Le GSPC comptait désormais au Sahel une nouvelle star, plus flamboyante que le taciturne Mokhtar Belmokhtar. Il s’agissait d’Aberrazak le Para, un émir venu des maquis du nord et qui avait enlevé, en février 2003, 32 otages européens, au sud de la frontière entre la Libye et l’Algérie. L’affaire fit grand bruit, et l’Allemagne paya une rançon plutôt conséquente (au moins 5 millions d’euros, d’après ce que me dit un collègue allemand à Bruxelles). Une partie des otages fut quand même libérée par l’armée algérienne qui mena un assaut à peu près réussi contre un groupe du GSPC. Au final, lorsque les derniers otages furent libérés à Gao (Mali), le 17 août 2003, une seule perte était à déplorer, une ressortissante allemande décédée lors de sa détention en raison de la chaleur.

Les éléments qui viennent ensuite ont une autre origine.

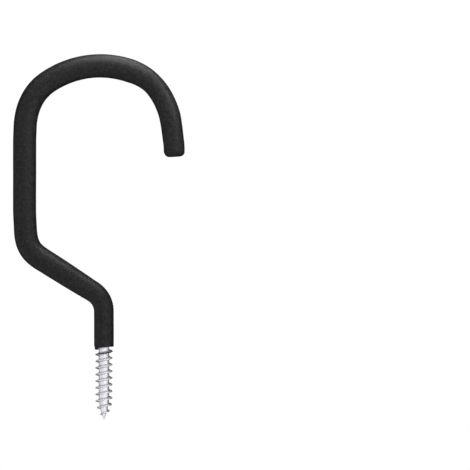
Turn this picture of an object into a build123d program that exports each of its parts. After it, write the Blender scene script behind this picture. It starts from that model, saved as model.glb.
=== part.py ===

Le Para, dont le parcours a suscité nombre d’articles de la part de conspirationnistes en mal d’action, devint une sorte de légende, un peu comme Provençal le Gaulois. De ce côté-ci de l’Atlantique, tout cela fut observé avec le détachement qui sied aux puissances mondiales, naturellement sereines et peu sensibles aux petits groupes de maquisards. A Washington, en revanche, il semble que quelques cerveaux se soient mis en branle.

En mars 2004, Le Para et ses petits amis, passés au Tchad, tombèrent – l’accident bête – sur l’armée tchadienne, opportunément guidée par l’Empire, dont un avion survolait la scène et écoutait les échanges radios et téléphoniques des terroristes.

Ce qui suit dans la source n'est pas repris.